As Pressroom noted a few weeks ago on Facebook, we found it puzzling that a story covering legislative action non-action on the takeover proposal omitted the fact that the same day Lt. Gov. Barbara Lawton publicly broke with pro-takeover Gov. Jim Doyle to oppose the plan. It is also at least curious that a search of the NAACP on the paper’s Web site turns up a number of news stories to a so-far-unsuccessful effort by some 20 members of the NAACP’s local chapter to get its president suspended, but the only reference to the organization’s opposition to the mayoral plan is an opinion piece.

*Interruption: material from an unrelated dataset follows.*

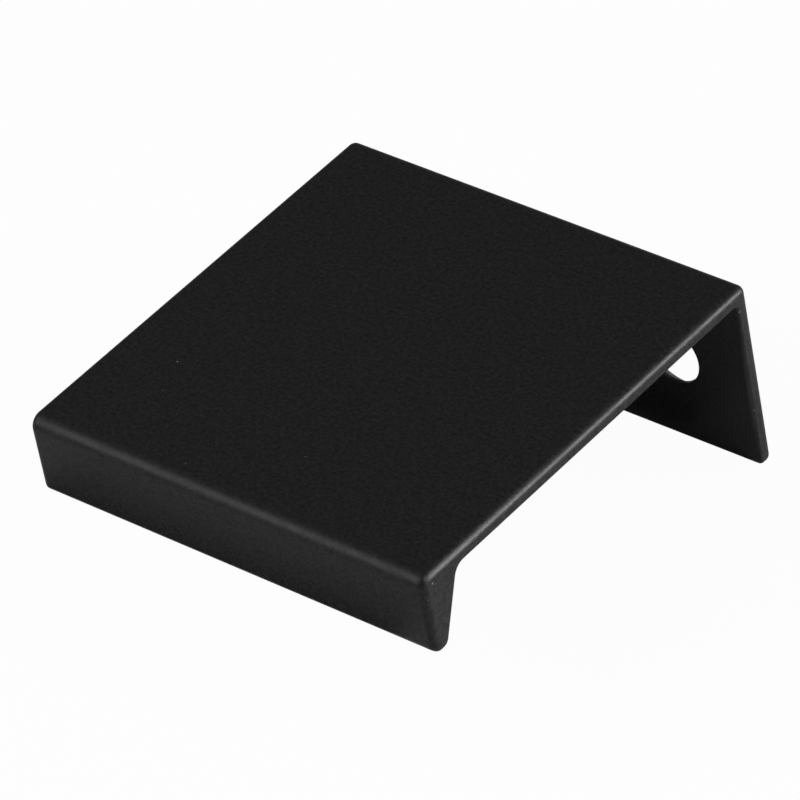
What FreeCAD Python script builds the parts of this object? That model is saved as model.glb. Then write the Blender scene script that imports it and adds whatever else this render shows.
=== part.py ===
import FreeCAD, Part
import collections
import enum
import math
import os
import Sketcher

# Tab pull: one cut length of extruded aluminium that hooks over the edge of a door or drawer front.
# A flat plate lies on the door's edge. The flange behind it takes two countersunk screws into the
# door's back, and the wedge-shaped lip in front is what the fingers pull.
#
# Frame, in millimetres: X runs along the width, +Y from the lip to the flange, +Z up.
# The origin lies midway between the two screw holes, on the flange's face against the door.

SHEET = "Sizes"
LABEL = "tab_pull"

# Driving dimensions: name, value in millimetres or degrees, meaning.
SIZES = [
    ("width", 40.95, "cut length of the extrusion"),
    ("depth", 41.4, "front of the lip to the back of the flange"),
    ("plate_thickness", 1.45, "wall of the plate"),
    ("flange_thickness", 1.45, "wall of the flange"),
    ("flange_height", 18.15, "top of the plate to the foot of the flange"),
    ("lip_height", 7.6, "top of the plate to the tip of the lip"),
    ("lip_root", 4.15, "thickness of the lip under the plate"),
    ("lip_tip", 1.65, "thickness of the lip at its tip"),
    ("front_edge_radius", 1.25, "rounding between the plate and the lip's front"),
    ("back_edge_radius", 0.8, "rounding between the plate and the flange's back"),
    ("tip_radius", 0.82, "rounding of the lip's tip"),
    ("foot_radius", 0.65, "rounding of the flange's foot"),
    ("lip_fillet", 1.2, "fillet between the plate and the lip"),
    ("flange_fillet", 0.4, "fillet between the plate and the flange"),
    ("outer_end_round", 0.7, "rounding of the cut ends on the outer faces"),
    ("inner_end_round", 0.3, "rounding of the cut ends on the inner faces"),
    ("hole_spacing", 25.0, "distance between the screw holes"),
    ("hole_drop", 7.85, "underside of the plate to the screw holes"),
    ("hole_diameter", 5.7, "screw hole at the face against the door"),
    ("countersink_diameter", 8.0, "mouth of the countersink in the flange's back"),
    ("countersink_angle", 90.0, "full angle of the countersink"),
    ("drill_run_out", 2.0, "how far the drill passes the flange"),
]

# A rounding takes at most this share of the wall that it is cut into.
WALL_SHARE = 0.5
FOOT_SHARE = 0.45
# The rounding of a cut end stays inside the corner that it follows, by this share of its radius.
CORNER_SHARE = 0.95
# Two lengths closer than this are the same.
TOLERANCE = 1e-5

# A corner of the section: its sharp point, the radius that rounds it, and whether it points outward.
Corner = collections.namedtuple("Corner", "y z radius convex")


class Spot(enum.IntEnum):
    """Points of a line, arc or circle, as sketch constraints number them."""

    START = 1
    END = 2
    CENTRE = 3


class Axis(enum.IntEnum):
    """The sketch's own axes, as constraints number them. The horizontal one starts at the origin."""

    HORIZONTAL = -1
    VERTICAL = -2


def bound(name):
    """Expression that reads one size from the sheet."""
    return f"{SHEET}.{name}"


def bound_within(name, wall, share):
    """Expression for a rounding that its wall limits."""
    return f"min({bound(name)}; {bound(wall)} * {share})"


def make_sheet(document):
    """Spreadsheet with one row for each driving dimension."""
    sheet = document.addObject("Spreadsheet::Sheet", SHEET)
    for row, (name, value, meaning) in enumerate(SIZES, start=1):
        sheet.set(f"A{row}", name)
        sheet.set(f"B{row}", str(value))
        sheet.setAlias(f"B{row}", name)
        sheet.set(f"C{row}", meaning)
    document.recompute()
    return sheet


def origin_plane(body, role):
    """One of the body's own origin planes."""
    return next(item for item in body.Origin.OriginFeatures if item.Role == role)


def flat_sketch(body, name, role):
    """Empty sketch on one of the body's origin planes."""
    sketch = body.newObject("Sketcher::SketchObject", name)
    sketch.AttachmentSupport = [(origin_plane(body, role), "")]
    sketch.MapMode = "FlatFace"
    return sketch


def drive(sketch, constraint, expression):
    """Add a dimension to the sketch and bind it to the sheet."""
    index = sketch.addConstraint(constraint)
    sketch.setExpression(f"Constraints[{index}]", expression)


def section_corners(sheet):
    """Corners of the section, counter-clockwise seen from +X, from the lip's front at the top."""
    back = sheet.flange_thickness
    front = back - sheet.depth
    underside = sheet.hole_drop
    top = underside + sheet.plate_thickness
    tip = top - sheet.lip_height
    foot = top - sheet.flange_height
    tip_radius = min(sheet.tip_radius, sheet.lip_tip * WALL_SHARE)
    foot_radius = min(sheet.foot_radius, sheet.flange_thickness * FOOT_SHARE)
    return [
        Corner(front, top, sheet.front_edge_radius, True),
        Corner(front, tip, tip_radius, True),
        Corner(front + sheet.lip_tip, tip, tip_radius, True),
        Corner(front + sheet.lip_root, underside, sheet.lip_fillet, False),
        Corner(0.0, underside, sheet.flange_fillet, False),
        Corner(0.0, foot, foot_radius, True),
        Corner(back, foot, foot_radius, True),
        Corner(back, top, sheet.back_edge_radius, True),
    ]


def sketch_point(corner):
    """The corner's sharp point in the plane of the sketch."""
    return FreeCAD.Vector(corner.y, corner.z, 0)


def corner_arc(before, corner, after):
    """Arc that rounds a corner of the section, with the points where it leaves the two sides."""
    point = sketch_point(corner)
    to_before = (sketch_point(before) - point).normalize()
    to_after = (sketch_point(after) - point).normalize()
    half_angle = to_before.getAngle(to_after) / 2
    arrive = point + to_before * (corner.radius / math.tan(half_angle))
    leave = point + to_after * (corner.radius / math.tan(half_angle))
    inward = (to_before + to_after).normalize()
    centre = point + inward * (corner.radius / math.sin(half_angle))
    middle = centre - inward * corner.radius
    if corner.convex:
        arc = Part.Arc(arrive, middle, leave)
    else:
        arc = Part.Arc(leave, middle, arrive)
    return arc, arrive, leave


def draw_section(sketch, sheet):
    """Section of the extrusion: eight sides, each corner rounded, every size from the sheet."""
    corners = section_corners(sheet)
    count = len(corners)
    rounded = [
        corner_arc(corners[i - 1], corners[i], corners[(i + 1) % count]) for i in range(count)
    ]
    arcs = [sketch.addGeometry(arc) for arc, _, _ in rounded]
    sides = []
    for i in range(count):
        leave = rounded[i][2]
        arrive = rounded[(i + 1) % count][1]
        sides.append(sketch.addGeometry(Part.LineSegment(leave, arrive)))

    # Each arc runs on smoothly into the sides before and after it.
    for i, corner in enumerate(corners):
        arc_ends = (Spot.START, Spot.END) if corner.convex else (Spot.END, Spot.START)
        joins = [
            (sides[i - 1], Spot.END, arcs[i], arc_ends[0]),
            (arcs[i], arc_ends[1], sides[i], Spot.START),
        ]
        for join in joins:
            sketch.addConstraint(Sketcher.Constraint("Tangent", *join))

    front, tip, lip_back, underside, seat, foot, back, top = sides
    for side in (front, seat, back):
        sketch.addConstraint(Sketcher.Constraint("Vertical", side))
    for side in (tip, underside, foot, top):
        sketch.addConstraint(Sketcher.Constraint("Horizontal", side))

    # The seat lies on the vertical axis, and the hole axis at the origin's height.
    sketch.addConstraint(Sketcher.Constraint("PointOnObject", seat, Spot.START, Axis.VERTICAL))
    dimensions = [
        ("DistanceX", seat, back, "flange_thickness"),
        ("DistanceX", front, back, "depth"),
        ("DistanceY", Axis.HORIZONTAL, underside, "hole_drop"),
        ("DistanceY", underside, top, "plate_thickness"),
        ("DistanceY", foot, top, "flange_height"),
        ("DistanceY", tip, top, "lip_height"),
    ]
    for kind, first, second, name in dimensions:
        starts = (first, Spot.START, second, Spot.START)
        drive(sketch, Sketcher.Constraint(kind, *starts, getattr(sheet, name)), bound(name))

    # The lip's sloping back passes through its two sharp corners, which its thicknesses place.
    lip_back_corners = [(tip, corners[2], "lip_tip"), (underside, corners[3], "lip_root")]
    for side, corner, name in lip_back_corners:
        mark = sketch.addGeometry(Part.Point(sketch_point(corner)), True)
        sketch.addConstraint(Sketcher.Constraint("PointOnObject", mark, Spot.START, side))
        sketch.addConstraint(Sketcher.Constraint("PointOnObject", mark, Spot.START, lip_back))
        starts = (front, Spot.START, mark, Spot.START)
        drive(sketch, Sketcher.Constraint("DistanceX", *starts, getattr(sheet, name)), bound(name))

    radii = [
        bound("front_edge_radius"),
        bound_within("tip_radius", "lip_tip", WALL_SHARE),
        bound_within("tip_radius", "lip_tip", WALL_SHARE),
        bound("lip_fillet"),
        bound("flange_fillet"),
        bound_within("foot_radius", "flange_thickness", FOOT_SHARE),
        bound_within("foot_radius", "flange_thickness", FOOT_SHARE),
        bound("back_edge_radius"),
    ]
    for arc, corner, expression in zip(arcs, corners, radii):
        drive(sketch, Sketcher.Constraint("Radius", arc, corner.radius), expression)


def extrude_section(body, sheet):
    """The extrusion, cut to width and centred on X = 0."""
    sketch = flat_sketch(body, "section", "YZ_Plane")
    draw_section(sketch, sheet)
    pad = body.newObject("PartDesign::Pad", "extrusion")
    pad.Profile = sketch
    pad.SideType = "Symmetric"
    pad.setExpression("Length", bound("width"))
    body.Document.recompute()
    return pad


def drill_screw_holes(body, sheet):
    """Two screw holes, countersunk from the back of the flange."""
    sketch = flat_sketch(body, "hole_centre", "XZ_Plane")
    sketch.setExpression("AttachmentOffset.Base.z", f"-{bound('flange_thickness')}")
    centre = FreeCAD.Vector(sheet.hole_spacing / 2, 0, 0)
    radius = sheet.hole_diameter / 2
    circle = sketch.addGeometry(Part.Circle(centre, FreeCAD.Vector(0, 0, 1), radius))
    spots = (Axis.HORIZONTAL, Spot.START, circle, Spot.CENTRE)
    drive(sketch, Sketcher.Constraint("DistanceX", *spots, centre.x), f"{bound('hole_spacing')} / 2")
    sketch.addConstraint(Sketcher.Constraint("PointOnObject", circle, Spot.CENTRE, Axis.HORIZONTAL))
    drive(sketch, Sketcher.Constraint("Diameter", circle, 2 * radius), bound("hole_diameter"))
    body.Document.recompute()

    hole = body.newObject("PartDesign::Hole", "screw_hole")
    hole.Profile = sketch
    hole.ThreadType = "None"
    hole.HoleCutType = "Countersink"
    hole.DepthType = "Dimension"
    hole.DrillPoint = "Flat"
    hole.Reversed = True
    hole.setExpression("Diameter", bound("hole_diameter"))
    hole.setExpression("HoleCutDiameter", bound("countersink_diameter"))
    hole.setExpression("HoleCutCountersinkAngle", bound("countersink_angle"))
    hole.setExpression("Depth", f"{bound('flange_thickness')} + {bound('drill_run_out')}")
    body.Document.recompute()

    mirror = body.newObject("PartDesign::Mirrored", "other_screw_hole")
    mirror.Originals = [hole]
    mirror.MirrorPlane = (origin_plane(body, "YZ_Plane"), [""])
    body.Tip = mirror
    body.Document.recompute()
    return mirror


def cut_end_edges(shape, sheet):
    """Numbers and edges of the outline at both cut ends."""
    half = sheet.width / 2
    found = []
    for number, edge in enumerate(shape.Edges, start=1):
        box = edge.BoundBox
        at_one_end = box.XLength < TOLERANCE
        if at_one_end and abs(abs(box.Center.x) - half) < TOLERANCE:
            found.append((number, edge))
    return found


def nearest_corner(point, sheet):
    """Corner of the section that lies nearest to a point of the outline."""

    def distance(corner):
        return math.hypot(point.y - corner.y, point.z - corner.z)

    return min(section_corners(sheet), key=distance)


def end_rounding_at(point, sheet):
    """Rounding of the cut end at a point where a side of the section runs into a corner.

    Buffing takes more off the faces that show: the lip's front, the top, the back and the foot.
    The rounding stays inside the corner that it follows.
    """
    back = sheet.flange_thickness
    front = back - sheet.depth
    top = sheet.hole_drop + sheet.plate_thickness
    foot = top - sheet.flange_height
    on_front_or_back = min(abs(point.y - front), abs(point.y - back)) < TOLERANCE
    on_top_or_foot = min(abs(point.z - top), abs(point.z - foot)) < TOLERANCE
    outside = on_front_or_back or on_top_or_foot
    rounding = sheet.outer_end_round if outside else sheet.inner_end_round
    return min(rounding, nearest_corner(point, sheet).radius * CORNER_SHARE)


def round_cut_ends(document, body, sheet):
    """The finished pull: the edges of both cut ends rounded, wide outside and narrow inside."""
    roundings = []
    for number, edge in cut_end_edges(body.Shape, sheet):
        first = end_rounding_at(edge.firstVertex().Point, sheet)
        last = end_rounding_at(edge.lastVertex().Point, sheet)
        roundings.append((number, first, last))
    rounded = document.addObject("Part::Fillet", "rounded_ends")
    rounded.Base = body
    rounded.Edges = roundings
    rounded.Label = LABEL
    rounded.Placement = FreeCAD.Placement()
    document.recompute()
    return rounded


def check(document, part):
    """Stop if any object failed, or the part isn't one valid solid."""
    for item in document.Objects:
        if "Invalid" in item.State or "Error" in item.State:
            raise RuntimeError(f"{item.Name} is {item.State}")
    if part.Shape.isNull() or not part.Shape.isValid() or len(part.Shape.Solids) != 1:
        raise RuntimeError(f"{part.Label} is not one valid solid")


def main():
    document = FreeCAD.newDocument("tab_pull")
    sheet = make_sheet(document)
    body = document.addObject("PartDesign::Body", "extruded_body")
    extrusion = extrude_section(body, sheet)
    drilled = drill_screw_holes(body, sheet)
    if drilled.Shape.Volume >= extrusion.Shape.Volume - TOLERANCE:
        raise RuntimeError("the screw holes cut nothing")
    pull = round_cut_ends(document, body, sheet)
    check(document, pull)
    os.makedirs("parts", exist_ok=True)
    pull.Shape.exportStep(os.path.join("parts", f"{pull.Label}.step"))


main()
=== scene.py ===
"""Looks of a small black tab pull: the coat on its one piece, a pale floor, studio light and a camera."""

import bpy
from mathutils import Matrix, Vector


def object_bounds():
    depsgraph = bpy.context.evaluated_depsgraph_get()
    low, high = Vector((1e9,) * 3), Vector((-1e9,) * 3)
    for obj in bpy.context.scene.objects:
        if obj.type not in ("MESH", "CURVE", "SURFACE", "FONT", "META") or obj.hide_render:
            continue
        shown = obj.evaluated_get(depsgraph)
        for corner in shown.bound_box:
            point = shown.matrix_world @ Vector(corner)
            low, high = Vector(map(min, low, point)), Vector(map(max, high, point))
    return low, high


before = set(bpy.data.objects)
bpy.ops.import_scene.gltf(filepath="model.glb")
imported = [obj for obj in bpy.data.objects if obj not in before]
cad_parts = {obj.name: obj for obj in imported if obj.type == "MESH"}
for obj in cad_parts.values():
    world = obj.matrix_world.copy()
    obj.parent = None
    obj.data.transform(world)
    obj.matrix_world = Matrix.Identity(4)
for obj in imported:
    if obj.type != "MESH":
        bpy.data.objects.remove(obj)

CAD_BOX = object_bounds()
MM = 0.001
NODE = "tab_pull"
SLOT = "black_powder_coat"

# The pull's sides in millimetres, from its CAD box, and its middle in metres.
RIGHT = CAD_BOX[1].x / MM
FRONT = CAD_BOX[0].y / MM
TOP = CAD_BOX[1].z / MM
BOTTOM = CAD_BOX[0].z / MM
CENTRE = (CAD_BOX[0] + CAD_BOX[1]) / 2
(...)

Still, we don’t think the real problem is an outright blackout on Dee’s group. With admittedly shameful exceptions, newsrooms rarely work that way, despite widespread suspicions.
Instead, it’s that coverage – print coverage especially – still tends to gravitate toward official sources, like those pro and con legislators. Meanwhile, grassroots groups get written off as special-interest loudmouths. (TV, by contrast, is often quicker to give them attention because emotional protest rallies make for good visuals and sound bites.)
Coming from the mayor and the governor, the takeover plan is easily linked in print to official sources. But given the deadlock in Madison over the idea, the grassroots opposition group may have a lot more clout than shows up in the daily coverage.
Is there, perhaps, a story there?
Update: This column originally referred to Dee as “spokesman” for the Coalition. He says he’s not its official spokesman; they are Bob Peterson from Rethinking Schools and Wendell Harris from the NAACP.
OTHER BUZZ:
Via PaidContent: Might the for-profit newspaper business start soliciting donations like a non-profit? The Miami Herald is already doing that, and a Colorado digital media expert suggests other ways newspapers could join the NPR crowd.